##### SOURCE DATA

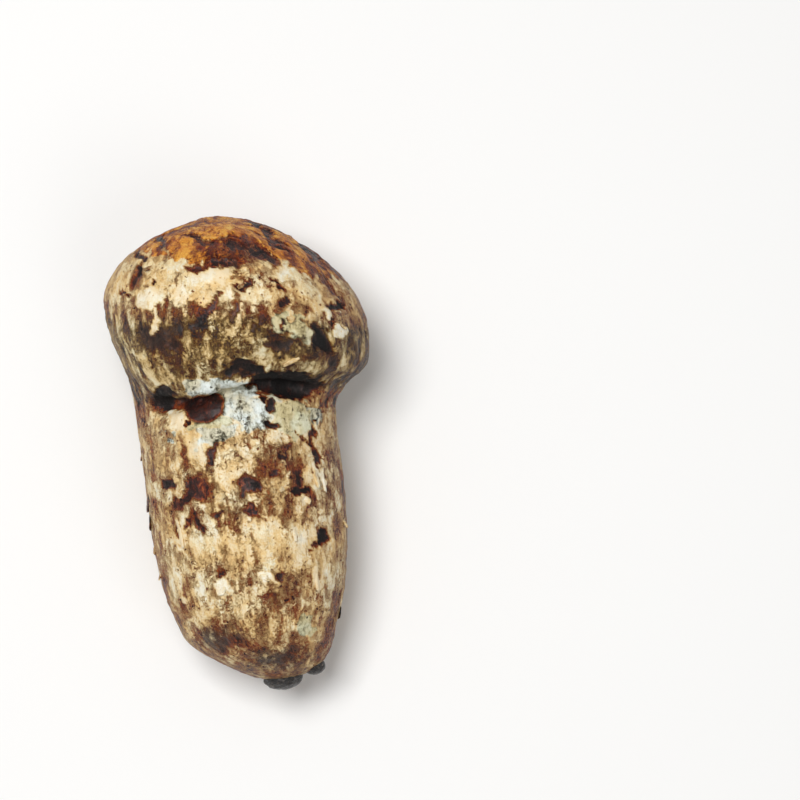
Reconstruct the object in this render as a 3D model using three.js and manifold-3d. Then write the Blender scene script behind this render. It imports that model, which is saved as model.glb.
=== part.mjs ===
// A whole matsutake mushroom, lying on its side, in millimetres with +Z up.
// The fruit body grew as one piece: a closed cap that sits a little askew, its margin rolled
// in against the neck, and a stout stem with a rounded foot. Two clods of earth cling to the foot.
//
// The body is modelled about its own growth axis, where y runs from the foot to the crown,
// x is its width and z its depth. It is then laid down so that the rim of the cap and the
// lower stem both touch the ground, which is z = 0.

import * as THREE from "three";
import { mergeVertices } from "three/addons/utils/BufferGeometryUtils.js";
import Module from "manifold-3d";

// Driving dimensions of the fruit body. Heights are along the growth axis from the foot.
const CAP_RADIUS = 29;
const CAP_RISE = 25; // from the cap's widest ring to its crown
const CAP_WIDEST = 83;
const CAP_ASKEW = 9.5; // degrees that the cap hangs lower on its +x side
const CAP_OFFSET = 2.5; // how far the cap's middle sits towards +x
const MARGIN_RADIUS = 21.2; // lowest ring of the rolled-in margin
const MARGIN_DROP = 15.5; // from the cap's widest ring down to the margin
const GROOVE_RADIUS = 20.4; // where the stem runs in under the margin
const COLLAR_RADIUS = 22.1; // ragged collar of veil just below the groove
const COLLAR_HEIGHT = 63;
const STEM_RADIUS = 22.4;
const STEM_WIDEST = 50;
const FOOT_RADIUS = 20.9; // the ring of the lower stem that touches the ground
const FOOT_HEIGHT = 26;
const TIP_HEIGHT = 1.9;
const TIP_OFFSET = 3.9; // the foot's tip sits this far towards +x
const DEPTH_SHARE = 0.96; // the body is a little flatter than it is wide
const FLAT_DEPTH = 0.5; // how far its own weight flattens it where it rests

const CLODS = [
  { name: "large_soil_clod", half: [4.5, 2.9, 4.1], centre: [3.7, 2.9, 1] },
  { name: "small_soil_clod", half: [2.6, 2, 2.5], centre: [11, 4.6, 1.4] },
];
const GAP = 0.3; // clearance between pieces that touch

const PROFILE_STEPS = 44;
const ROUND_STEPS = 40;
const POLE_FADE = 12; // the lobes die away towards the crown and the tip over this radius

// Soft swellings and hollows, each with its height and its angle round the growth axis in
// degrees, 0 on the upper side and 90 on the side towards +x. A lobe rises outwards, and
// droops towards the foot.
const LOBES = [
  { height: 80, angle: 96, reach: 14, rise: 0.9, droop: 0.3 },
  { height: 92, angle: 62, reach: 9, rise: -0.9, droop: 0 },
  { height: 76, angle: -48, reach: 11, rise: 0.9, droop: 2.2 },
  { height: 72, angle: 18, reach: 11, rise: 0.3, droop: -2.2 },
  { height: 67, angle: -92, reach: 7, rise: 1.3, droop: -1 },
  { height: 66, angle: 84, reach: 5, rise: 1.2, droop: 0 },
  { height: 84, angle: 160, reach: 13, rise: 0.8, droop: 0.8 },
  { height: 86, angle: 222, reach: 10, rise: -0.9, droop: -0.8 },
  { height: 90, angle: -88, reach: 11, rise: 0.9, droop: 0 },
  { height: 105, angle: -90, reach: 11, rise: -0.3, droop: 1 },
  { height: 40, angle: 128, reach: 13, rise: 0.6, droop: 0 },
  { height: 46, angle: 205, reach: 15, rise: -0.5, droop: 0 },
  { height: 22, angle: -60, reach: 12, rise: 0.5, droop: 0 },
];

const wasm = await Module();
wasm.setup();

function smoothstep(low, high, value) {
  const t = Math.min(1, Math.max(0, (value - low) / (high - low)));
  return t * t * (3 - 2 * t);
}

// The outline of the fruit body as radius and height, drawn from the crown down and handed
// back from the foot up.
function fruitBodyProfile() {
  const path = new THREE.Path();
  const marginHeight = CAP_WIDEST - MARGIN_DROP;
  path.moveTo(0, CAP_WIDEST + CAP_RISE);
  path.absellipse(0, CAP_WIDEST, CAP_RADIUS, CAP_RISE, Math.PI / 2, 0, true);
  path.bezierCurveTo(
    CAP_RADIUS, CAP_WIDEST - MARGIN_DROP * 0.45,
    MARGIN_RADIUS + 3.3, CAP_WIDEST - MARGIN_DROP * 0.78,
    MARGIN_RADIUS, marginHeight,
  );
  path.quadraticCurveTo(GROOVE_RADIUS, marginHeight - 0.8, GROOVE_RADIUS + 0.1, marginHeight - 1.4);
  path.splineThru([
    new THREE.Vector2(COLLAR_RADIUS, COLLAR_HEIGHT),
    new THREE.Vector2(STEM_RADIUS, STEM_WIDEST),
    new THREE.Vector2(STEM_RADIUS - 0.4, 36),
    new THREE.Vector2(FOOT_RADIUS, FOOT_HEIGHT),
    new THREE.Vector2(17.8, 15),
    new THREE.Vector2(12.4, 7),
    new THREE.Vector2(5.2, TIP_HEIGHT + 0.8),
    new THREE.Vector2(0, TIP_HEIGHT),
  ]);
  const points = path.getSpacedPoints(PROFILE_STEPS);
  points[0].x = 0;
  points[points.length - 1].x = 0;
  return points.reverse();
}

// Moves a point of the plain turned body to where the grown body has it.
function grow(point) {
  const angle = Math.atan2(point.x, point.z);
  const radius = Math.hypot(point.x, point.z);
  const core = new THREE.Vector3(0, Math.min(point.y, CAP_WIDEST), 0);
  const outward = point.clone().sub(core).normalize();
  let rise = 0;
  let droop = 0;
  for (const lobe of LOBES) {
    const turn = angle - THREE.MathUtils.degToRad(lobe.angle);
    const round = Math.atan2(Math.sin(turn), Math.cos(turn)) * Math.max(radius, 1);
    const share = Math.exp(-((Math.hypot(point.y - lobe.height, round) / lobe.reach) ** 2));
    rise += lobe.rise * share;
    droop += lobe.droop * share;
  }
  const fade = smoothstep(0, POLE_FADE, radius);
  const capShare = smoothstep(COLLAR_HEIGHT - 2, CAP_WIDEST - 6, point.y);
  point.addScaledVector(outward, rise * fade);
  point.y -= droop * fade;

  point.y -= point.x * Math.tan(THREE.MathUtils.degToRad(CAP_ASKEW)) * capShare;
  point.x += CAP_OFFSET * capShare;
  point.x += TIP_OFFSET * (1 - smoothstep(TIP_HEIGHT, 15, point.y));
  point.z *= DEPTH_SHARE;
}

// Tips the growth axis so that the cap's rim and the foot reach the ground together.
const REST_TILT = Math.atan(((CAP_RADIUS - FOOT_RADIUS) * DEPTH_SHARE) / (CAP_WIDEST - FOOT_HEIGHT));
const REST_HEIGHT =
  FOOT_RADIUS * DEPTH_SHARE * Math.cos(REST_TILT) - FOOT_HEIGHT * Math.sin(REST_TILT) - FLAT_DEPTH;
const laying = new THREE.Matrix4()
  .makeTranslation(0, 0, REST_HEIGHT)
  .multiply(new THREE.Matrix4().makeRotationX(REST_TILT));

function solidFrom(geometry) {
  geometry.deleteAttribute("normal");
  geometry.deleteAttribute("uv");
  const merged = mergeVertices(geometry, 1e-3);
  const mesh = new wasm.Mesh({
    numProp: 3,
    vertProperties: new Float32Array(merged.attributes.position.array),
    triVerts: new Uint32Array(merged.index.array),
  });
  return new wasm.Manifold(mesh);
}

function geometryFrom(solid) {
  const mesh = solid.getMesh();
  const geometry = new THREE.BufferGeometry();
  geometry.setAttribute("position", new THREE.BufferAttribute(mesh.vertProperties, 3));
  geometry.setIndex(new THREE.BufferAttribute(mesh.triVerts, 1));
  return geometry;
}

// The whole fruit body, laid down, before anything is cut from it.
function fruitBodySolid() {
  const geometry = new THREE.LatheGeometry(fruitBodyProfile(), ROUND_STEPS);
  const places = geometry.attributes.position;
  const point = new THREE.Vector3();
  for (let i = 0; i < places.count; i += 1) {
    point.fromBufferAttribute(places, i);
    grow(point);
    places.setXYZ(i, point.x, point.y, point.z);
  }
  geometry.applyMatrix4(laying);
  return solidFrom(geometry);
}

function clodSolid(clod, extra = 0) {
  const geometry = new THREE.SphereGeometry(1, 18, 12);
  geometry.scale(...clod.half.map((half) => half + extra));
  geometry.translate(...clod.centre);
  geometry.applyMatrix4(laying);
  return solidFrom(geometry);
}

// Everything below the ground, to be cut away where the soft body is pressed flat.
function groundSolid() {
  const depth = 20;
  const side = 4 * (CAP_WIDEST + CAP_RISE);
  const geometry = new THREE.BoxGeometry(side, side, depth);
  geometry.translate(0, 0, -depth / 2);
  return solidFrom(geometry);
}

function piece(name, solid, colour, roughness) {
  const material = new THREE.MeshStandardMaterial({ color: colour, roughness, metalness: 0 });
  const mesh = new THREE.Mesh(geometryFrom(solid), material);
  mesh.name = name;
  return mesh;
}

const laid = new THREE.Group();
let fruitBody = fruitBodySolid().subtract(groundSolid());
for (const clod of CLODS) {
  fruitBody = fruitBody.subtract(clodSolid(clod, GAP));
  laid.add(piece(clod.name, clodSolid(clod), 0x3a332e, 0.8));
}
laid.add(piece("mushroom", fruitBody, 0xcdb184, 0.6));

// The origin is on the ground, under the middle of the whole thing.
const extent = new THREE.Box3().setFromObject(laid);
laid.position.set(-(extent.min.x + extent.max.x) / 2, -(extent.min.y + extent.max.y) / 2, 0);

const matsutake = new THREE.Group();
matsutake.add(laid);

export default matsutake;
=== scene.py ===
import math
import random

import bpy
import numpy as np
from mathutils import Matrix, Vector


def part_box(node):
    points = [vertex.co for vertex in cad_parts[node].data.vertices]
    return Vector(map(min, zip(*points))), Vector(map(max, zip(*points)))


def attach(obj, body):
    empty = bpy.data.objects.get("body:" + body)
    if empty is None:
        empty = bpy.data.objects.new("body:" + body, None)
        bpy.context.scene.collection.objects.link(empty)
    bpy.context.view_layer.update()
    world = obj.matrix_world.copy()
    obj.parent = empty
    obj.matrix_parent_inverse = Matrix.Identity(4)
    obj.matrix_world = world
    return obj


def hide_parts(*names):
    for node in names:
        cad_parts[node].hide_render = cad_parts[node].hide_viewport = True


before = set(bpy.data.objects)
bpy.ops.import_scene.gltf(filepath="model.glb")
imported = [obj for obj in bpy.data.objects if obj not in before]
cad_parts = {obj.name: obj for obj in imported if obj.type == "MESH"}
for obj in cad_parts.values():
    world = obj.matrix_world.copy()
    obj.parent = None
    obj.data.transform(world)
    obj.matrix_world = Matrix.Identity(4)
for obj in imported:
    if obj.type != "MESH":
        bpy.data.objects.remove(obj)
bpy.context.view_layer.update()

# A whole matsutake mushroom lying on its side. It is shaped about its own growth axis, in
# millimetres: x is its width, y runs from the foot to the crown, z is its depth. Then it is
# laid down onto the ground as the frame has it.
MM = 0.001

# The outline of half the fruit body as (radius, height), from the foot's tip to the crown.
OUTLINE = [
    (0, 1.9), (3.2, 2.1), (6.4, 3.3), (9.6, 5.0), (12.6, 7.3), (15.2, 10.4), (17.3, 14.0),
    (18.9, 17.8), (20.0, 21.7), (20.9, 25.7), (21.5, 29.7), (21.9, 33.7), (22.2, 37.7),
    (22.4, 41.7), (22.5, 45.7), (22.5, 49.7), (22.4, 53.7), (22.3, 57.3), (22.2, 60.4),
    (22.1, 62.8), (21.5, 64.6), (20.0, 65.6), (18.2, 66.6), (17.6, 68.0), (18.7, 69.1),
    (20.2, 68.6), (21.5, 67.9), (22.9, 68.9), (24.7, 71.2), (26.3, 73.6), (27.6, 76.1),
    (28.5, 78.8), (29.0, 81.6), (29.0, 84.6), (28.5, 87.8), (27.5, 91.0), (25.9, 94.2),
    (23.8, 97.2), (21.2, 99.9), (18.1, 102.3), (14.7, 104.4), (11.0, 106.1), (7.0, 107.3),
    (3.4, 107.9), (0, 108.0),
]
SEGMENTS = 35  # round the growth axis, before smoothing
SMOOTHING = 3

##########

Quote exactly the lines running from the line with "is pressed flat." through the line with "imported = [obj", both ends included, and nothing more.

// Everything below the ground, to be cut away where the soft body is pressed flat.
function groundSolid() {
  const depth = 20;
  const side = 4 * (CAP_WIDEST + CAP_RISE);
  const geometry = new THREE.BoxGeometry(side, side, depth);
  geometry.translate(0, 0, -depth / 2);
  return solidFrom(geometry);
}

function piece(name, solid, colour, roughness) {
  const material = new THREE.MeshStandardMaterial({ color: colour, roughness, metalness: 0 });
  const mesh = new THREE.Mesh(geometryFrom(solid), material);
  mesh.name = name;
  return mesh;
}

const laid = new THREE.Group();
let fruitBody = fruitBodySolid().subtract(groundSolid());
for (const clod of CLODS) {
  fruitBody = fruitBody.subtract(clodSolid(clod, GAP));
  laid.add(piece(clod.name, clodSolid(clod), 0x3a332e, 0.8));
}
laid.add(piece("mushroom", fruitBody, 0xcdb184, 0.6));

// The origin is on the ground, under the middle of the whole thing.
const extent = new THREE.Box3().setFromObject(laid);
laid.position.set(-(extent.min.x + extent.max.x) / 2, -(extent.min.y + extent.max.y) / 2, 0);

const matsutake = new THREE.Group();
matsutake.add(laid);

export default matsutake;
=== scene.py ===
import math
import random

import bpy
import numpy as np
from mathutils import Matrix, Vector


def part_box(node):
    points = [vertex.co for vertex in cad_parts[node].data.vertices]
    return Vector(map(min, zip(*points))), Vector(map(max, zip(*points)))


def attach(obj, body):
    empty = bpy.data.objects.get("body:" + body)
    if empty is None:
        empty = bpy.data.objects.new("body:" + body, None)
        bpy.context.scene.collection.objects.link(empty)
    bpy.context.view_layer.update()
    world = obj.matrix_world.copy()
    obj.parent = empty
    obj.matrix_parent_inverse = Matrix.Identity(4)
    obj.matrix_world = world
    return obj


def hide_parts(*names):
    for node in names:
        cad_parts[node].hide_render = cad_parts[node].hide_viewport = True


before = set(bpy.data.objects)
bpy.ops.import_scene.gltf(filepath="model.glb")
imported = [obj for obj in bpy.data.objects if obj not in before]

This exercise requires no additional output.